The result is a surprising and cogent sense of the relationship of ‘foreignness’ to self-conception.  A correlative that comes to mind is the recent novels of Kazuo Ishiguro – particularly, When We Were Orphans and the more important but often overlooked The Unconsoled.  Ishiguro’s narrators, stranded between poles of oriental and occidental find the overturning of the world not within themselves, but a world of terms, architecture, and relationships which shift, stretch and overlap precipitously as if to accommodate a painfully subjective mental flux. Their internal voices however, are usually complacent and understated to a fault, obliquely hinting at a personal unraveling that never comes.  Instead, the world itself is unshelled by degrees, with fragments of relationship and memory commingling in their fall.  

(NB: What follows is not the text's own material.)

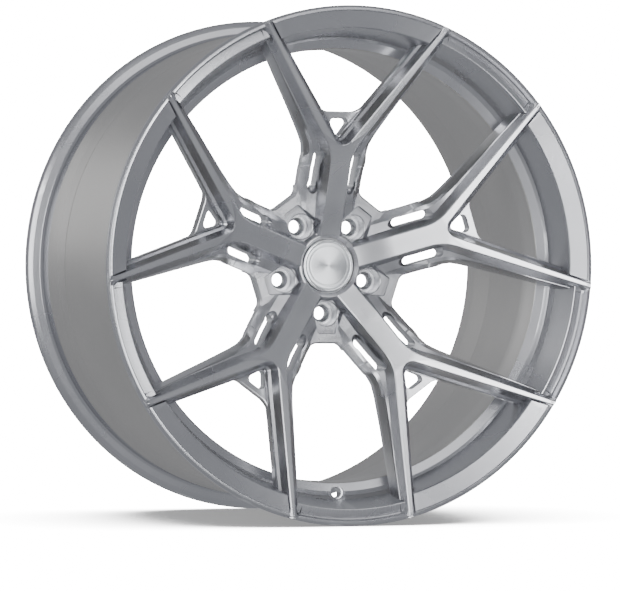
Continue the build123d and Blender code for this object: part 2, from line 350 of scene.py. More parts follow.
def spoke_shell(name):
    """One forked spoke as a closed body, pointing up."""
    outer = outer_path()
    apex = len(SPINE_STATIONS) + 8
    inner = inner_path(len(outer), apex)
    rows = []
    for i, station in enumerate(outer):
        reach = hypot(station[0], station[1])
        row = [rail_point(station, -EDGE_IN, 0.0), rail_point(station, 0.0, EDGE_DOWN)]
        for spread, below, near in zip(OUTER_SPREAD, OUTER_DEPTH, HUB_DEPTH):
            point = rail_point(station, along(spread, reach), along(below, reach))
            if reach < NEAR_HUB:
                point = (point[0], point[1], along(near, reach))
            row.append(point)
        if i < apex:
            z = min(station[1], FORK_IN_Z + 6.0)
            inside = [(0.0, z, skin(0, z))] * (len(INNER_SPREAD) + 2) + [(0.0, z, row[-1][2])]
        else:
            other = inner[i - apex]
            away = hypot(other[0], other[1])
            inside = [rail_point(other, -EDGE_IN, 0.0), rail_point(other, 0.0, EDGE_DOWN)]
            for spread, below in zip(INNER_SPREAD, INNER_DEPTH):
                inside.append(rail_point(other, along(spread, away), along(below, away)))
            inside.insert(1, inside[0])
        rows.append((row, inside))
    points = []
    faces = []

    def add(p):
        points.append(place(*p))
        return len(points) - 1

    table = [([add(p) for p in row], [add(p) for p in inside]) for row, inside in rows]
    for (row, inside), (row2, inside2) in zip(table, table[1:]):
        faces.append((inside[0], inside2[0], row2[0], row[0]))
        for k in range(len(row) - 1):
            faces.append((row[k], row2[k], row2[k + 1], row[k + 1]))
        faces.append((row[-1], row2[-1], inside2[-1], inside[-1]))
    for (row, inside), (row2, inside2) in zip(table[apex:], table[apex + 1:]):
        for k in range(len(inside) - 1):
            faces.append((inside[k + 1], inside2[k + 1], inside2[k], inside[k]))
    first = table[0]
    faces.append(tuple(first[0] + [first[1][-1], first[1][0]]))
    last = table[-1]
    faces.append(tuple(last[0] + list(reversed(last[1]))))
    half = len(points)
    points += [Vector((-p.x, p.y, p.z)) for p in points]
    faces += [tuple(half + k for k in reversed(face)) for face in faces]
    return mesh_object(name, points, faces)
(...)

It is worth recalling a question asked at the opening regarding the choice of process: whether Butterfield might have chosen to interrupt the continuity his authors’ sentences as he reached the end of his own lines on the page, rather than the end of each full sentence.  By distinguishing his action from a gesture which more obviously privileged the exercise of chance, Butterfield does not create a demonstration of principle (organized randomness vis a vis repetitious, automatistic labour), nearly so much as he uses juxtaposition to create a new and different literary experience which, at its most successful, refers back to both his source works and issues fundamental to their ethos. 

Crucial to this understanding is to read the work just not as an intriguing cross-section of a process, but as a fait acompli, and in doing so we come to recognize it as a machine; a progression that could continue on after the effort of writing stops.  Buck’s longer text will not always be laid alongside Vare’s in the order in which it appears in this presentation; the shorter text conceivably revolves endlessly within the longer, generating new compositions.  In this way the principle relationship of the piece as a whole – that of work to work to reader, rather than of works to artist – operates continuously, with each component opening up our notion of the other in turns, from moments of static and obstruction to clarity and fluidity.

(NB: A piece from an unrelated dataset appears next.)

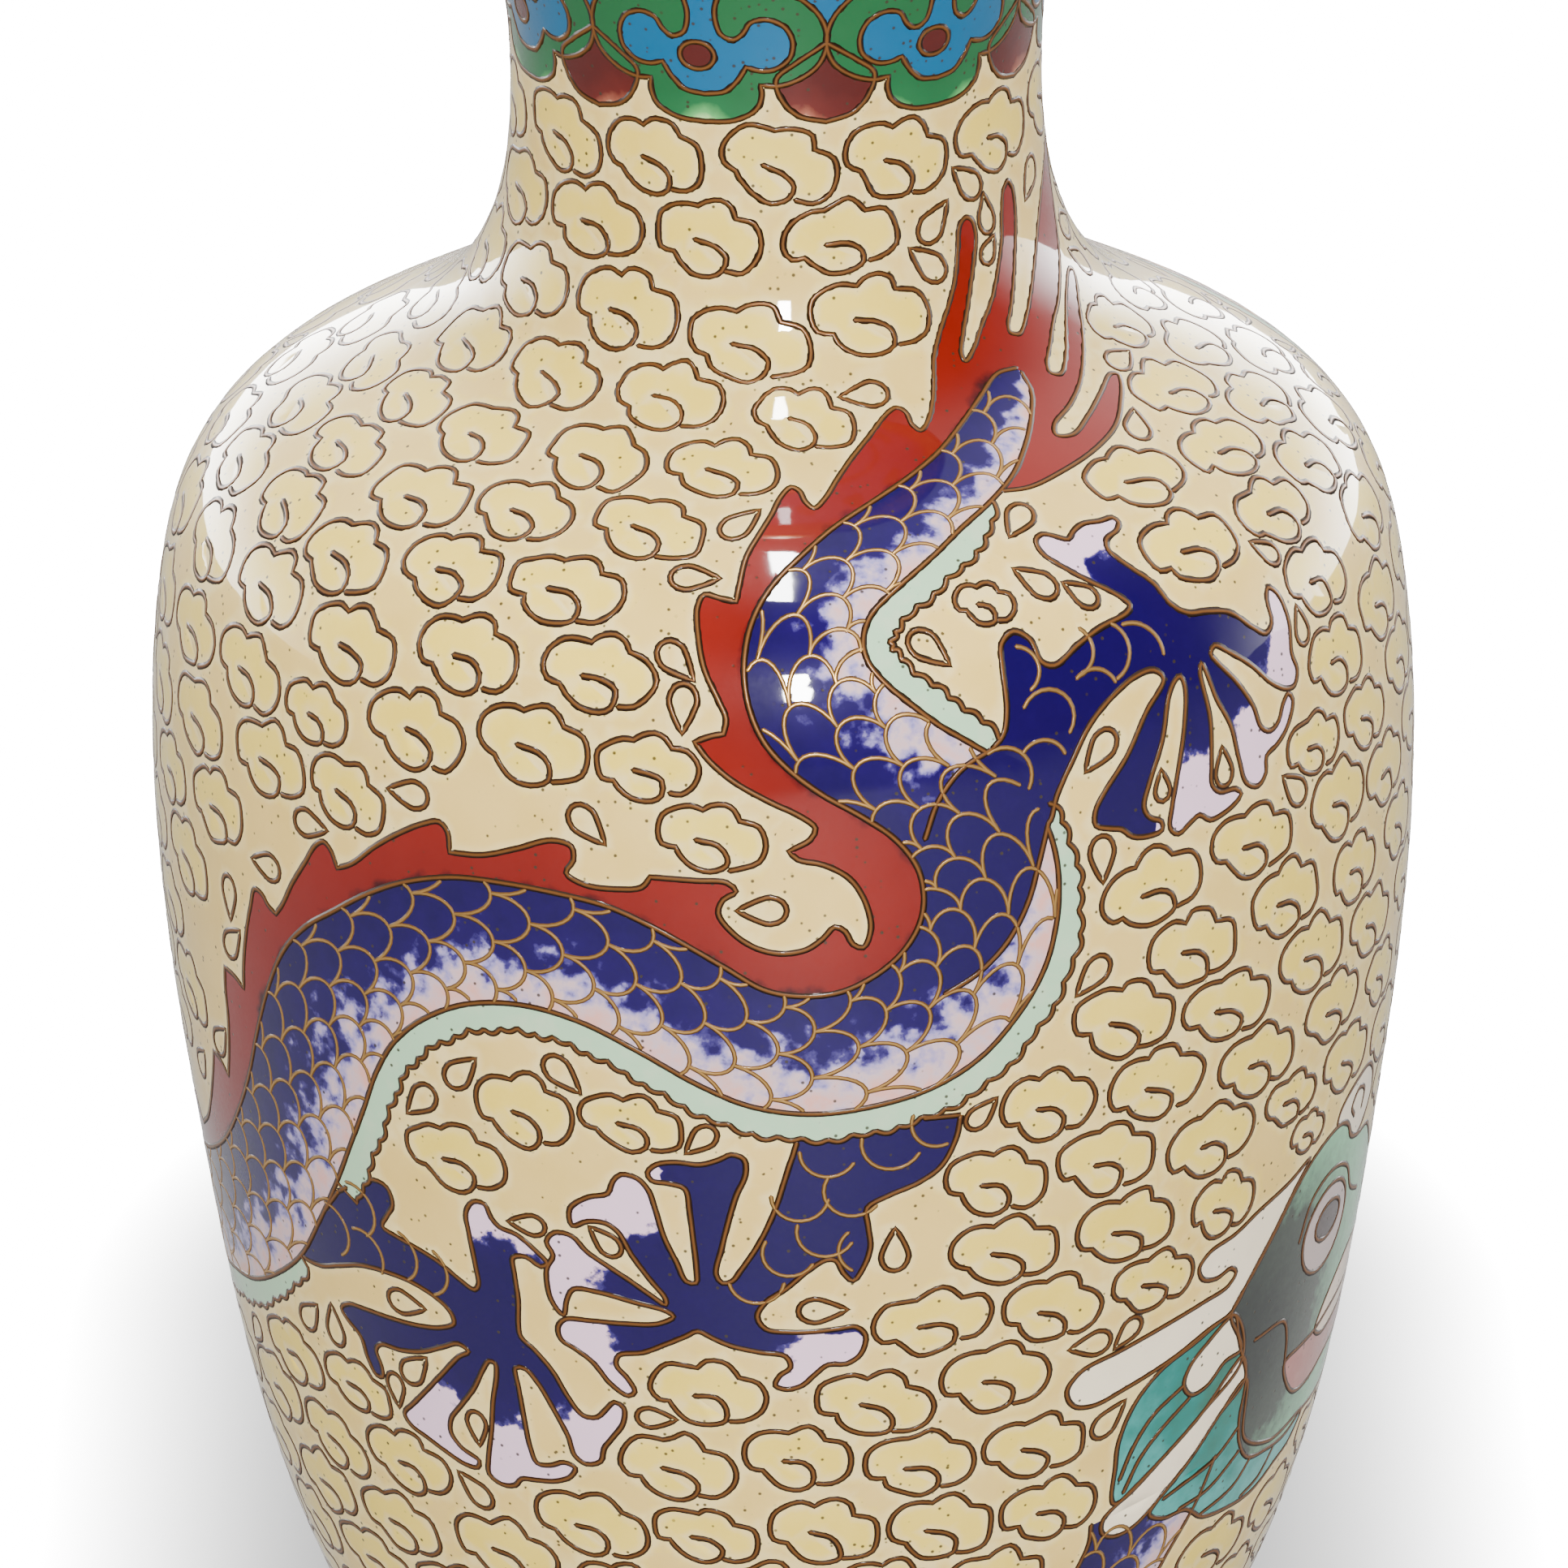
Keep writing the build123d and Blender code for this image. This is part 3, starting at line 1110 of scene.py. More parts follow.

The principle at hand, for both the characters caught up in our new text and we ourselves as readers, is that the modern subject – as we know it or have known it – requires an infinitely responsive sense of scale and resistance in order to constitute itself.  These un-completing sentences are from texts about ‘others’:  women, foreigners, members of classes remote to us and to one another.  Finding parity within the stylization that reorders them is an alternate code of relationship that, even as it dismays, conserves, rather than objectifies, their civility.

When does chance become purpose – not an ad hominim ‘intentionality’ that unravels a work’s most obvious origins, but a less definable will to form?  Cues slip into the nuance of an open scene like the accents of characters:  Butterfield’s own speech patterns recall the benignly paternalistic voice of the Edwardian children’s book narrator; the clarity is accumulative, specific to the before and after of event.  This is also a biographical performance.  Written down mostly at the composer’s home or in Chinatown, it refers to aggregate tense, filled with floating contracts, which in the greater agreement of the gallery empty into absence, as the purgative that consumes our idea of industry.  The writing as affect grounds an imponderable listening in the score’s illegibility, creating a sense of levity – not the confrontational weightlessness of a formal demonstration, but the more gracious weightlessness of a masterful artifice made new.

 

 

 

[i] Christopher Butterfield, ‘Artist Statement’, The Lab 3.5 Pavilion of Heavenly Trousers, Victoria:  The Art Gallery of Greater Victoria, 2004.